• _Directive_: Give the material again in full, matching it exactly.

[JSON records of objects]
+-------+
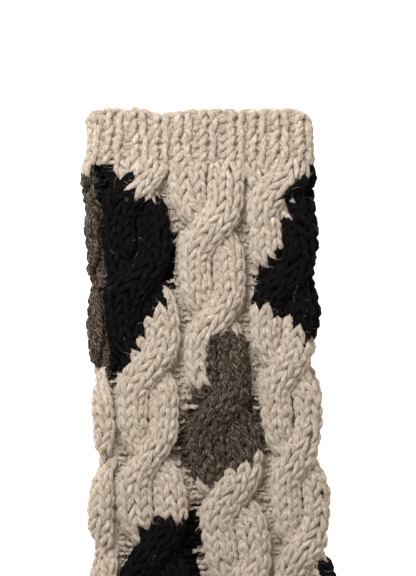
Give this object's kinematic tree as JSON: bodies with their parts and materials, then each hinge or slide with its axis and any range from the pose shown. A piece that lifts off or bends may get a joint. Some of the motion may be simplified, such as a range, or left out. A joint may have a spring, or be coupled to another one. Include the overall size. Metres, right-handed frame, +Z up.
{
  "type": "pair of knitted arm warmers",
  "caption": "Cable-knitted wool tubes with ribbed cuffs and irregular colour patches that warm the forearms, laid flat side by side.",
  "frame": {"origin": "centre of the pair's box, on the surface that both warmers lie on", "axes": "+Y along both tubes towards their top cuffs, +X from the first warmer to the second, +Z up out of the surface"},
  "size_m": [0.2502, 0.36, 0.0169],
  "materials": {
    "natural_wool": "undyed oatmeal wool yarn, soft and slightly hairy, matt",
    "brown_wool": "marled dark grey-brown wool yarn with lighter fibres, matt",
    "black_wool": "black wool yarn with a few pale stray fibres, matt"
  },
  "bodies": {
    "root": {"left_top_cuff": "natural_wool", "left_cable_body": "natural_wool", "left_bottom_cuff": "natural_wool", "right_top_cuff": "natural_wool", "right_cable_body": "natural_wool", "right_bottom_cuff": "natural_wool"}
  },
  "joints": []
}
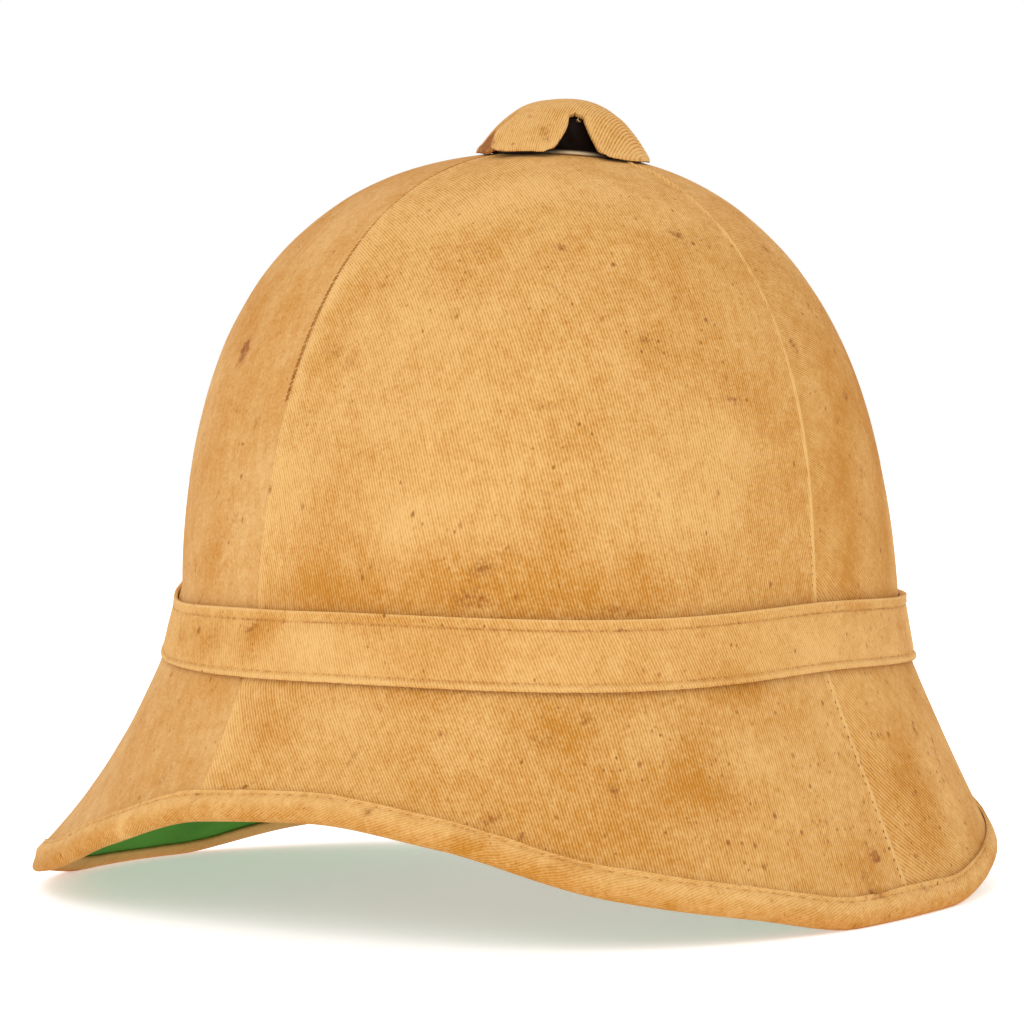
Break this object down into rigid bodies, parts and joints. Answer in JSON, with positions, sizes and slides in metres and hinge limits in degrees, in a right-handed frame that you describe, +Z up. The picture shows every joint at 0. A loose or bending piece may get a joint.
+-------+
• _Worked solution_:
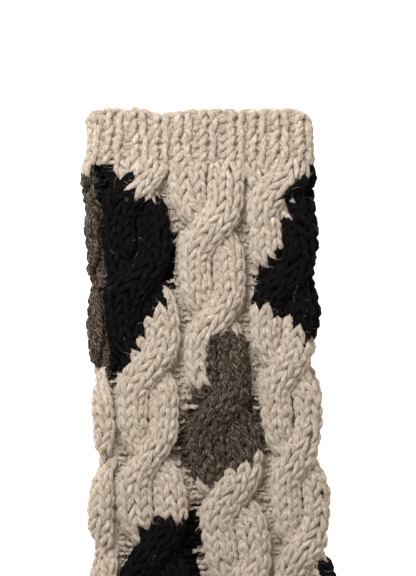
Give this object's kinematic tree as JSON: bodies with their parts and materials, then each hinge or slide with its axis and any range from the pose shown. A piece that lifts off or bends may get a joint. Some of the motion may be simplified, such as a range, or left out. A joint may have a spring, or be coupled to another one. Include the overall size. Metres, right-handed frame, +Z up.
{
  "type": "pair of knitted arm warmers",
  "caption": "Cable-knitted wool tubes with ribbed cuffs and irregular colour patches that warm the forearms, laid flat side by side.",
  "frame": {"origin": "centre of the pair's box, on the surface that both warmers lie on", "axes": "+Y along both tubes towards their top cuffs, +X from the first warmer to the second, +Z up out of the surface"},
  "size_m": [0.2502, 0.36, 0.0169],
  "materials": {
    "natural_wool": "undyed oatmeal wool yarn, soft and slightly hairy, matt",
    "brown_wool": "marled dark grey-brown wool yarn with lighter fibres, matt",
    "black_wool": "black wool yarn with a few pale stray fibres, matt"
  },
  "bodies": {
    "root": {"left_top_cuff": "natural_wool", "left_cable_body": "natural_wool", "left_bottom_cuff": "natural_wool", "right_top_cuff": "natural_wool", "right_cable_body": "natural_wool", "right_bottom_cuff": "natural_wool"}
  },
  "joints": []
}
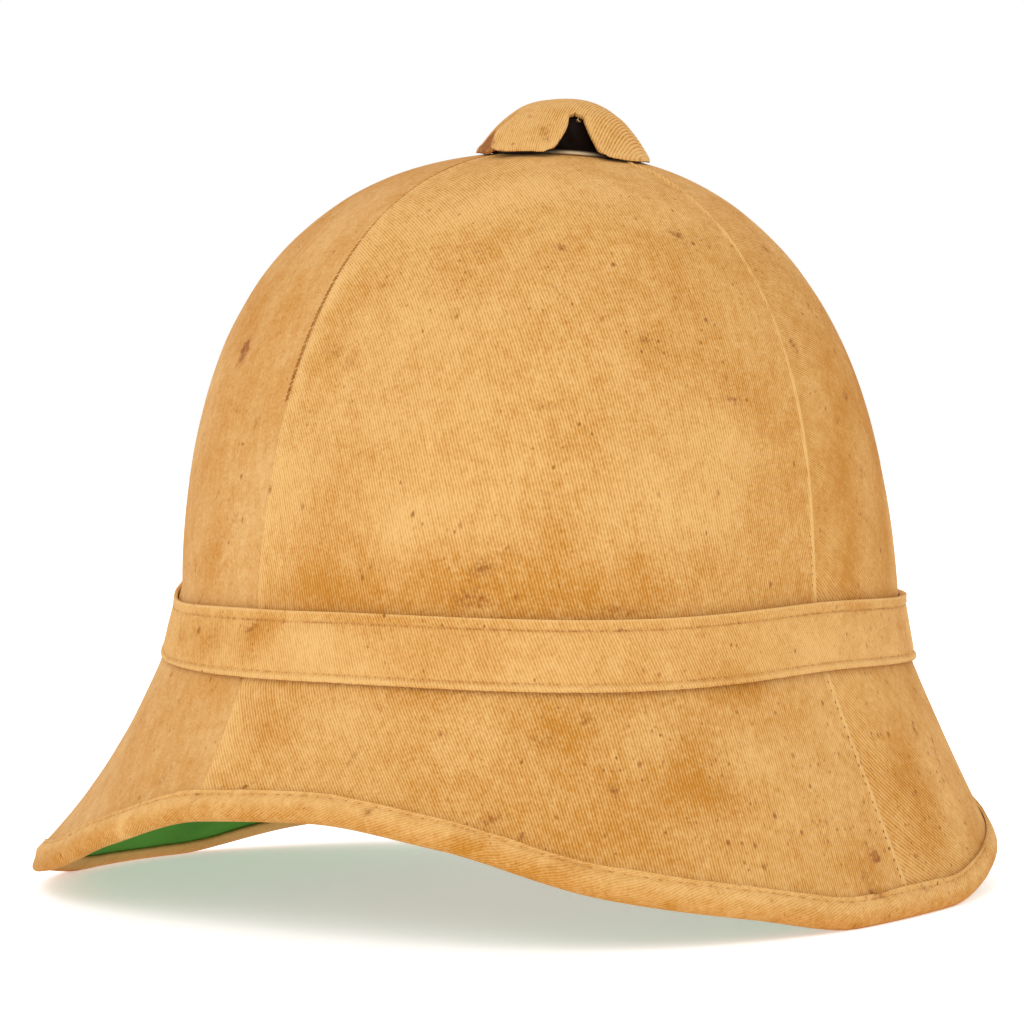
Break this object down into rigid bodies, parts and joints. Answer in JSON, with positions, sizes and slides in metres and hinge limits in degrees, in a right-handed frame that you describe, +Z up. The picture shows every joint at 0. A loose or bending piece may get a joint.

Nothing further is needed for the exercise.